Another discovery of the year is a Turkish-German film from 2007, called The Edge of Heaven, by director Fatih Akin. Again, it was the structure that enthralled. I have a weakness for interwoven storylines; for multiple characters with ties to one another that unravel slowly, surprisingly. (In this way it was like another favorite, Babel.) The Edge has been described as "unagitated" and that's pretty apt. Though the themes are painful, the telling is unglamorous, and the acting entirely understated. Baki Davrak, who plays the son of the Turkish immigrant who ignites one of the downward spirals, was a smooth kind of troubled: the calm before the storm, except the calm and the storm in him were one. Nursel Kose, who plays the Turkish prostitute, was nothing like a Hollywood Julia Roberts hooker. She had a face lined by a zillion emotions; she felt real. And her daughter, a political activist played by Nurgul Yesilcay, was a fiery fantastic. I have not found women characters as strong, conflicted, and multidimensional in any other recent movie. Will definitely follow this director, and this cast.

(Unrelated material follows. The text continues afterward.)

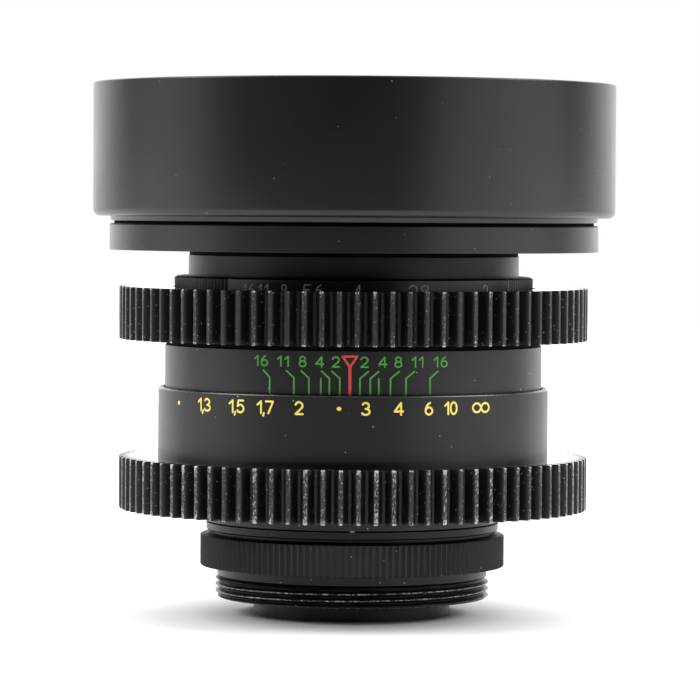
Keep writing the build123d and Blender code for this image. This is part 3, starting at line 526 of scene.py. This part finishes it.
# Preset ring: a blasted, black anodised grip ring with 220 fine straight grooves, and a
# smooth sector in front for its stop numbers. It turns on the barrel above the front gear.
preset_r = 27.48
smooth_from = -42.0
smooth_to = 57.6
groove_count = 220
ring_angle = np.linspace(0, 2 * np.pi, groove_count * 6 + 1)[:-1]
from_index = np.degrees((ring_angle + np.pi) % (2 * np.pi) - np.pi)
in_knurl = np.clip(np.maximum(smooth_from - from_index, from_index - smooth_to), 0, 1)
groove_depth = 0.16 * (1 - np.abs(2 * ((ring_angle * groove_count / (2 * np.pi)) % 1) - 1))
preset_profile = np.array(
    [
        (25.45, 47.2),
        (27.3, 47.2),
        (preset_r, 47.38),
        (preset_r, 49.2),
        (preset_r, 51.52),
        (26.95, 51.8),
        (26.4, 51.8),
        (26.4, 50.8),
        (25.45, 50.8),
    ]
)
preset_radius = np.minimum(preset_profile[:, :1], preset_r - groove_depth * in_knurl)
preset_points = around_axis(preset_radius, ring_angle, preset_profile[:, 1:])
add_piece(
    grid_mesh("knurled_preset_ring", preset_points, sharp=25.0),
    blasted_black,
    "preset",
    "barrel_black",
    "preset_ring",
)


# Scale marks: cut into the rings and filled with enamel. Each stroke of a number is one
# round-ended line, a hair's breadth proud of the ring.
def arc(across, up, wide, tall, start, end):
    """Points on an ellipse about (across, up), from angle start to end in degrees."""
    turn = np.radians(np.linspace(start, end, 17))
    return np.stack([across + wide * np.cos(turn), up + tall * np.sin(turn)], axis=-1)


# Each figure is one unit tall: its width, and its strokes as (across, up) points. "~" stands
# for the lying eight of infinity.
figures = {
    "0": (0.60, [arc(0.30, 0.50, 0.30, 0.50, 90, 450)]),
    "1": (0.36, [[(0.32, 0.0), (0.32, 1.0)], [(0.32, 1.0), (0.03, 0.72)]]),
    "2": (
        0.60,
        [
            np.concatenate([arc(0.30, 0.70, 0.28, 0.30, 165, -40), [(0.02, 0.0)]]),
            [(0.02, 0.0), (0.60, 0.0)],
        ],
    ),
    "3": (0.60, [arc(0.28, 0.75, 0.25, 0.25, 155, -90), arc(0.29, 0.25, 0.30, 0.25, 90, -155)]),
    "4": (
        0.66,
        [[(0.50, 0.0), (0.50, 1.0)], [(0.50, 1.0), (0.0, 0.28)], [(0.0, 0.28), (0.66, 0.28)]],
    ),
    "5": (
        0.58,
        [
            [(0.54, 1.0), (0.12, 1.0)],
            [(0.12, 1.0), (0.06, 0.54)],
            arc(0.28, 0.32, 0.29, 0.32, 140, -150),
        ],
    ),
    "6": (
        0.60,
        [arc(0.30, 0.30, 0.29, 0.30, 90, 450), arc(0.62, 0.26, 0.61, 0.78, 178, 112)],
    ),
    "7": (0.56, [[(0.0, 1.0), (0.56, 1.0)], [(0.56, 1.0), (0.20, 0.0)]]),
    "8": (0.60, [arc(0.30, 0.77, 0.24, 0.23, 90, 450), arc(0.30, 0.27, 0.29, 0.27, 90, 450)]),
    "9": (
        0.60,
        [arc(0.30, 0.70, 0.29, 0.30, 90, 450), arc(-0.02, 0.74, 0.61, 0.78, -2, -68)],
    ),
    ",": (0.12, [[(0.08, 0.02), (0.02, -0.22)]]),
    "~": (
        1.70,
        [
            arc(0.42, 0.48, 0.40, 0.38, 40, 320),
            arc(1.28, 0.48, 0.40, 0.38, 140, -140),
            [(0.726, 0.724), (0.974, 0.236)],
            [(0.726, 0.236), (0.974, 0.724)],
        ],
    ),
}


def number(text, tall, across, up, stretch=1.0, gap=0.3):
    """The strokes of a number whose figures are this tall, centred at (across, up)."""
    widths = [figures[figure][0] * stretch for figure in text]
    left = -(sum(widths) + gap * (len(text) - 1)) / 2
    strokes = []
    for figure, width in zip(text, widths):
        for stroke in figures[figure][1]:
            points = np.array(stroke) * (stretch, 1.0) + (left, -0.5)
            strokes.append(points * tall + (across, up))
        left += width + gap
    return strokes


def painted_lines(name, strokes, wide, radius):
    """A mesh of enamel lines on a ring: strokes are (across, up) points on the unrolled ring.

    A flat section, as wide as the brush and rising 0.015 mm at its middle, is carried along
    each stroke; at the ends its width falls as the edge of a circle does, to a point.
    """
    spacing = 0.15
    cap = np.radians([0, 22, 45, 68])
    side = np.array([-1.0, -0.6, 0.0, 0.6, 1.0, 0.0])
    rise = np.array([0.0, 0.011, 0.015, 0.011, 0.0, -0.03])
    finished = bmesh.new()
    for stroke in strokes:
        path = np.array(stroke, dtype=float)
        run = np.concatenate([[0], np.cumsum(np.linalg.norm(np.diff(path, axis=0), axis=1))])
        even = np.linspace(0, run[-1], max(len(path), int(run[-1] / spacing) + 2))
        path = np.stack([np.interp(even, run, path[:, 0]), np.interp(even, run, path[:, 1])], axis=-1)
        first = path[0] - path[1]
        last = path[-1] - path[-2]
        first /= np.linalg.norm(first)
        last /= np.linalg.norm(last)
        reach = np.cos(cap)[:, None] * wide / 2
        path = np.concatenate([path[0] + first * reach, path, path[-1] + last * reach[::-1]])
        swell = np.concatenate([np.sin(cap), np.ones(len(even)), np.sin(cap)[::-1]])[:, None]
        along = np.gradient(path, axis=0)
        along /= np.linalg.norm(along, axis=1, keepdims=True)
        across = path[:, :1] + along[:, 1:] * side * swell * wide / 2
        up = path[:, 1:] - along[:, :1] * side * swell * wide / 2
        points = around_axis(radius + rise * swell, across / radius, up)
        piece = grid_mesh(name, points, closed=False)
        finished.from_mesh(piece)
        bpy.data.meshes.remove(piece)
    bmesh.ops.remove_doubles(finished, verts=finished.verts, dist=1e-7)
    bmesh.ops.recalc_face_normals(finished, faces=finished.faces)
    mesh = bpy.data.meshes.new(name)
    finished.to_mesh(mesh)
    finished.free()
    mesh.shade_smooth()
    return mesh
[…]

Absent by the Iraqi writer Betool Khedairi is my book recommendation. In a sense, it's told in a similar tone to The Edge of Heaven: calm, unadorned. It weaves a story that's deeply painful, yet the delicate telling prevents it from crumbling under the weight. The book's set after the 1991 Gulf War and before the 2003 US-led invasion. Sanctions and bombings are the backdrop. But it's the resilience of the characters that the book is about. There is no self-pity. No preaching. Just incredibly innovative and moving ways of getting by. That it takes place before the 2003 war just makes it more cruel, more heart-wrenching ... If life in Iraq was so hard before, what about now? I'm honored I have the chance to teach this book in the fall.